И лишь она бессмысленно играет
В беспечных проявленьях естества? [165]
Сквозь идиллию проступает трагедия, а могучий простодушный герой обретает черты уязвленного «мировой несправедливостью» поэта. На мой взгляд, финальное смещение акцентов подготовлено и тревогой Цыганова за новорожденного сына (столь малого по сравнению с огромным миром), и настроением Цыгановой после отъезда гостя, которое можно истолковать и как печаль из-за того, что конечен любой праздник (как и сама жизнь), и как рефлекс скрытой любовной драмы. Моя интерпретация была твердо отвергнута Г. И. Медведевой. По словам Г. И. Медведевой, Самойлов объяснял душевное состояние и выражающий его жест героини («Печально отвернулась от окна» [166] ) тем, что у Цыгановых об эту пору еще нет детей (ср. выше появление двух «соседских пацанов»; за главой «Гость у Цыгановых» следует глава «Рождение сына»). Автокомментарий поэта игнорировать нельзя, но, как известно, текст может корректировать авторский замысел. На мой взгляд, в «Цыгановых» получилось именно так – наделив персонажей «романтической» фамилией, Самойлов не мог вовсе избавиться от ассоциаций с «Цыганами» и их кодой, отозвавшейся в финале «Цыгановых»; ср.: «И всюду страсти роковые, / И от судеб защиты нет» и (слова Цыгановой) «Жалко, Бога нет» [167] .
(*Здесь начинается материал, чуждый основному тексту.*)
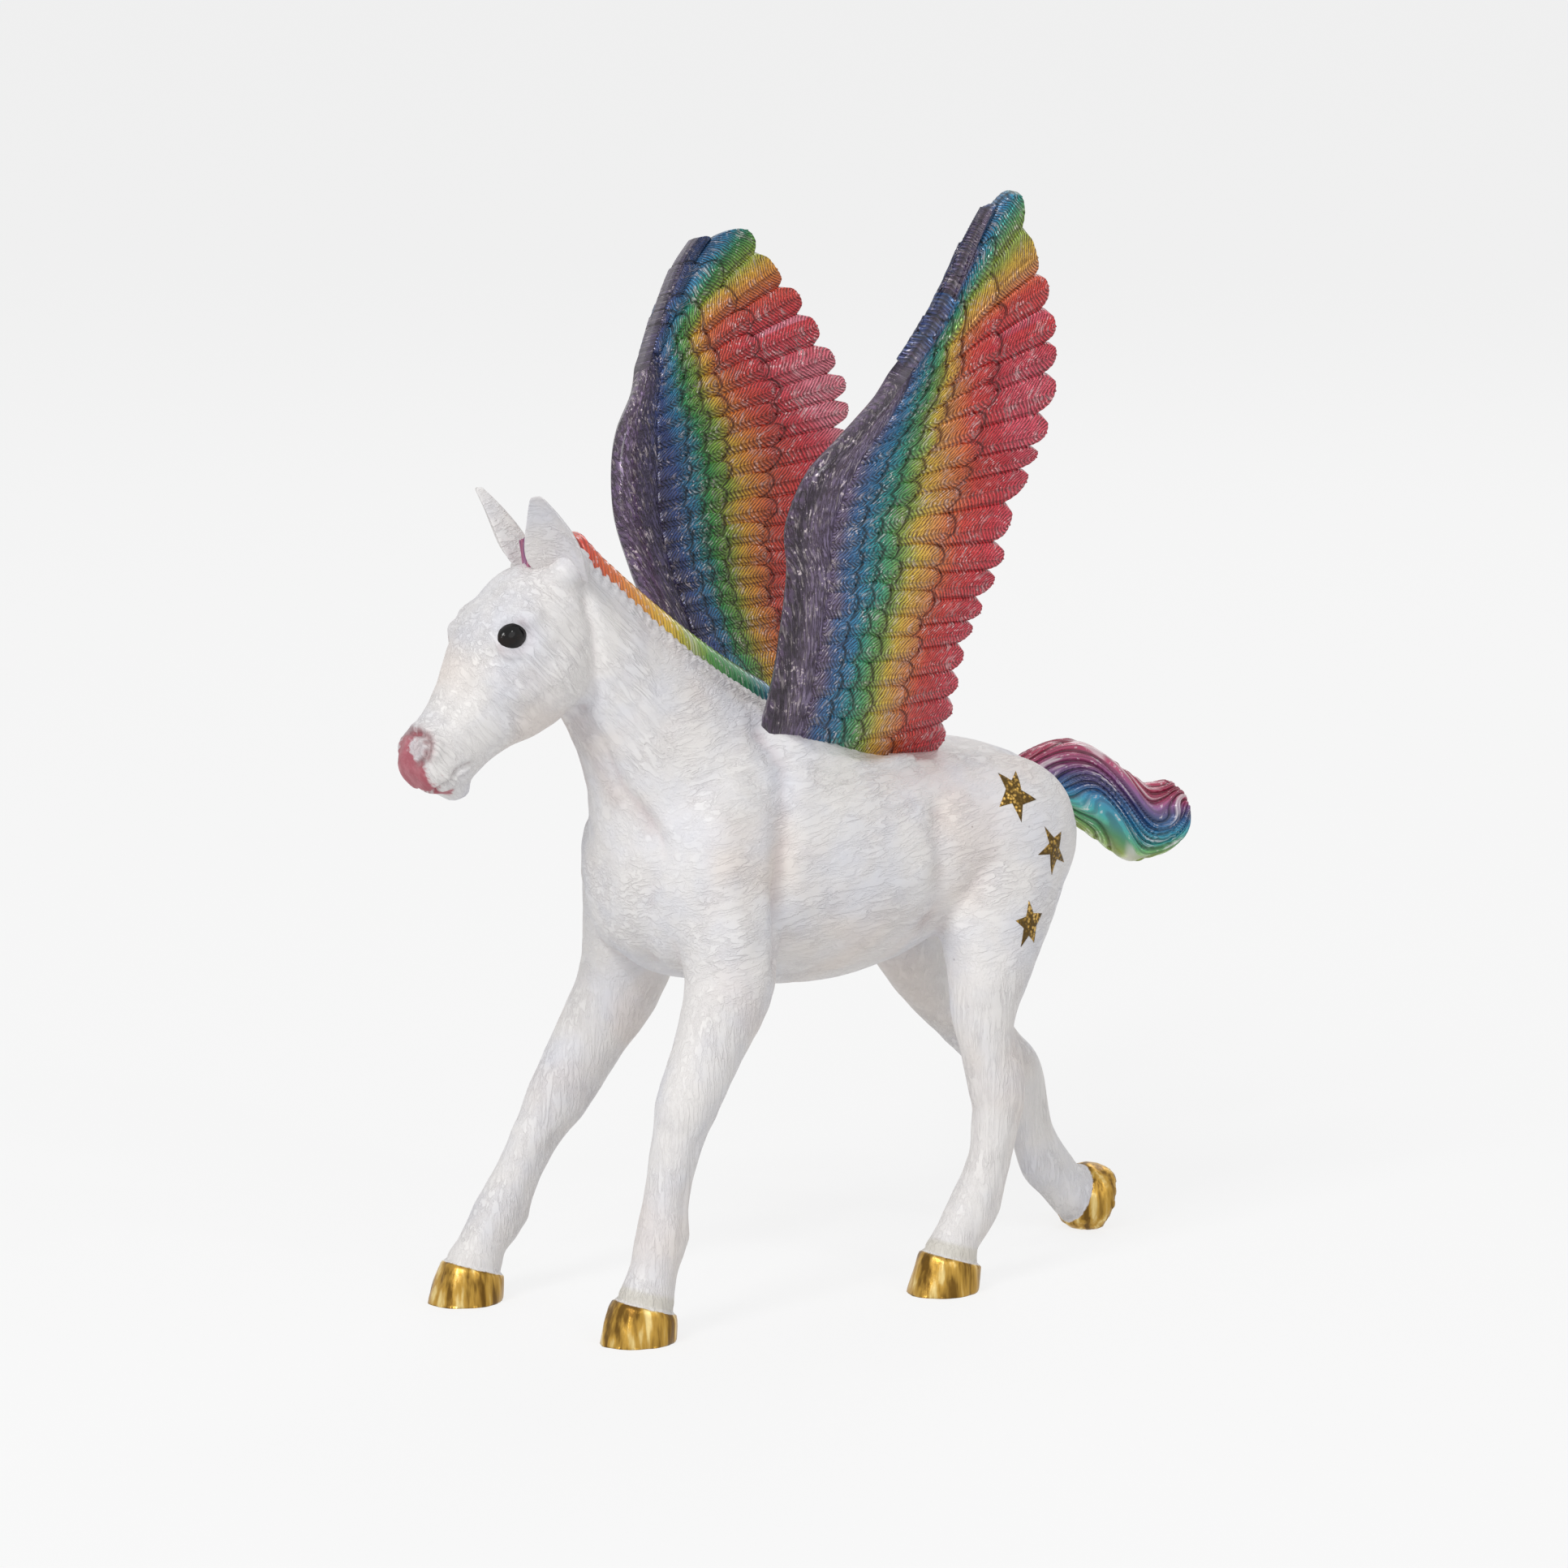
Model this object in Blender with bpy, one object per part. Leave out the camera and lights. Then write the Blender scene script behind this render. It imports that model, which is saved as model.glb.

«Цыгановы» были самым полным и последовательным, но далеко не единственным выражением того мироощущения, что выражено в «Ночном госте» строкой «Мы уже дошли до буколик» (197). В «буколическое» пространство втянуты и «Старый сад» (чуть ироничное, но теплое воспоминание о просвещенном «усадебном» славянофильстве), и «Проснись однажды утром…» (чистота зимнего мира становится залогом душевной бодрости, отказа от обид и в конечном итоге творческой победы), и «Хочу, чтобы мои сыны…» (картина будущих похорон, которые торжественно и красиво увенчают удавшуюся полноценную жизнь), и «Михайловское» (единство поэта и природного мира), и «Там дуб в богатырские трубы…» с реминисценциями «анакреонтического», оставившего политические заботы и прочие мирские суеты Державина (ср.: «И грозные трубы отчизна / Сменяет на флейту дрозда» (186) и «Так не надо звучных строев, / Переладим струны вновь; / Петь откажемся Героев, / А начнем мы петь любовь» [168] ) и пушкинского «(Из Пиндемонти)» (ср.: «Бродить, постигая устройство / Пространства, души, ремесла» (186) и «По прихоти своей скитаться здесь и там, / Дивясь божественным природы красотам» [169] ), и знаковое – написанное после «Ночного гостя», где обсуждается проблема «буколик» – «Подражание Феокриту» (не скрывающее своей стилизационно-игровой природы, но от того не утрачивающее серьезности), и «балканские песни» о кузнеце, построении Кладенца и друзьях Милоша.